Clear cast highlights are Seth Rogen, Sausage Party (2016), and Billy Eichner, The Angry Birds Movie (2016), who voice warthog Pumbaa and meerkat Timon respectively, their goofy banter and obvious ad-lib boosting the proceedings — there’s a nice little nod to Disney’s Beauty and the Beast too, playfully delivered by the odd-couple pair. Try as they might (and, boy, do they try), funnymen Keegan-Michael Key, Tomorrowland (2015), and Eric André, Man Seeking Woman (2015-17), crash and burn in their attempts to instill humor into the drama as hyenas Kamari and Azizi — these carnivorous scavengers are all so difficult to differentiate, but in the wilderness all animals look pretty much the same, right?
The legendary James Earl Jones has also been brought back to re-voice Mufasa: ‘we couldn’t picture anyone else in the role,’ Favreau explains. Well, I couldn’t imagine anyone else voicing Shenzi bar Whoopi Goldberg, but here we are with Florence Kasumba, Black Panther (2018), in the part. Honestly, Mufasa’s casting choice is just plain insulting — you either bring back every one or no one.
To sum it all up, there’s a bit towards the film’s climax where wastrels Timon and Pumbaa perform an acapella rendition of The Tokens’ ‘The Lion Sleeps Tonight’ with a cluster of other colorful critters, and this scene doesn’t work on multiple levels. Even if we’re led to believe that the animals are in fact communicating (so they’re not actually speaking, but the translation is there so that we can understand them), how are they performing a song that has never reached the depths of the African jungle — disheveled warthog Pumbaa looks as though he’s never been touched by ounce of the civilized world.
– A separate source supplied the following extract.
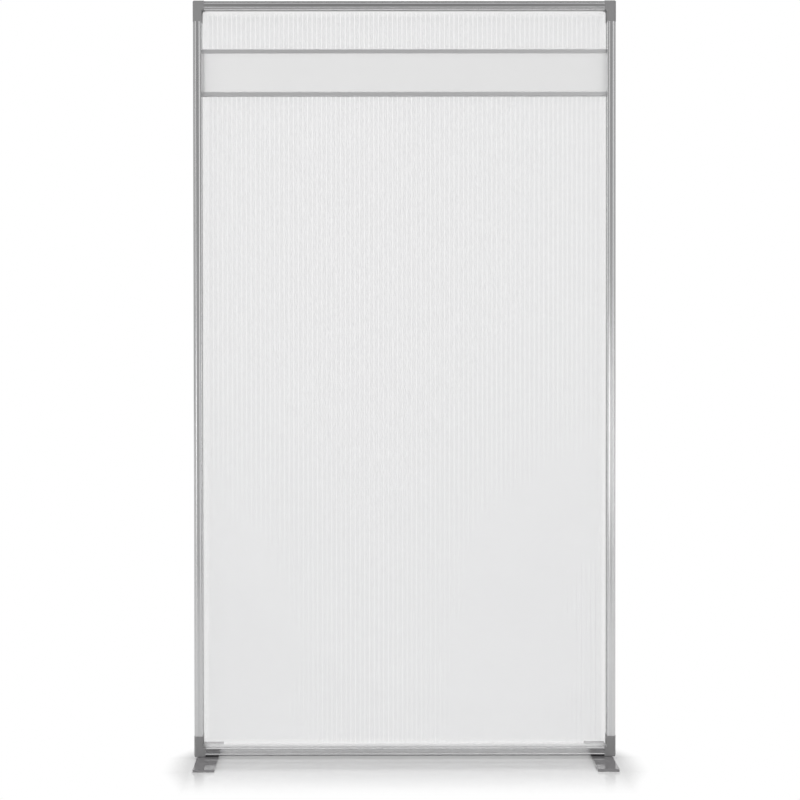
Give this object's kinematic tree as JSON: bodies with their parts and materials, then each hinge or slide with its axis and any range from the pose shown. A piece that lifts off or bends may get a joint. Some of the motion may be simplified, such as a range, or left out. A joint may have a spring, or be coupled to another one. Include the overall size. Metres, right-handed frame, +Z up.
{
  "type": "room divider",
  "caption": "Free-standing framed office partition: translucent twin-wall sheet with a solid band near the top, in an aluminium frame on flat foot plates.",
  "frame": {"origin": "on the floor, under the middle of the screen: the middle of the bottom of the whole box", "axes": "+X to the right seen from the front, +Y to the back, +Z up; the front faces -Y"},
  "size_m": [1, 0.3, 1.795],
  "materials": {
    "satin_aluminium": "satin anodised",
    "divider_aluminium": "satin anodised",
    "connector_plastic": "fine matt mid grey",
    "twin_wall_sheet": "translucent white, smooth",
    "band_sheet": "smooth light grey",
    "foot_steel": "semi-gloss dark grey",
    "zinc_steel": "zinc plated",
    "insert_brass": "plain turned"
  },
  "bodies": {
    "root": {"left_upright": "satin_aluminium", "right_upright": "satin_aluminium", "top_rail": "satin_aluminium", "bottom_rail": "satin_aluminium", "top_left_corner": "connector_plastic", "top_right_corner": "connector_plastic", "bottom_left_corner": "connector_plastic", "bottom_right_corner": "connector_plastic", "lower_infill": "twin_wall_sheet", "upper_infill": "twin_wall_sheet", "band": "band_sheet", "lower_divider": "divider_aluminium", "upper_divider": "divider_aluminium", "left_foot_plate": "foot_steel", "right_foot_plate": "foot_steel", "left_foot_screws": "zinc_steel", "right_foot_screws": "zinc_steel", "left_foot_inserts": "insert_brass", "right_foot_inserts": "insert_brass", "top_left_locking_screws": "zinc_steel", "top_right_locking_screws": "zinc_steel", "bottom_left_locking_screws": "zinc_steel", "bottom_right_locking_screws": "zinc_steel"}
  },
  "joints": []
}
Traditional cartoons, you see, allow audiences to suspend disbelief in a way that live-action doesn’t, but when the visuals are this true-to-life (we’re talkin’ National Geographic type stuff, minus the buttholes and gentiles) there’s simply no buying into it; so, foregoing logic or plausibility becomes near impossible.
Sure, The Lion King ’19 had lion-sized shoes to fill — I don’t envy anyone working of the project — but it’s a fail on almost every conceivable level, lacking the sheer vibrancy and bounce of the 1994 classic. See it if you must (I understand that many might be curious), but I urge every man and his dog not to waste the time or money. If you do, however, venture out to the theatre, be prepared for the disappointment of a lifetime, as Jon Favreau’s Lion King is Disney’s biggest misfire to date — savage, I know, but oh so true!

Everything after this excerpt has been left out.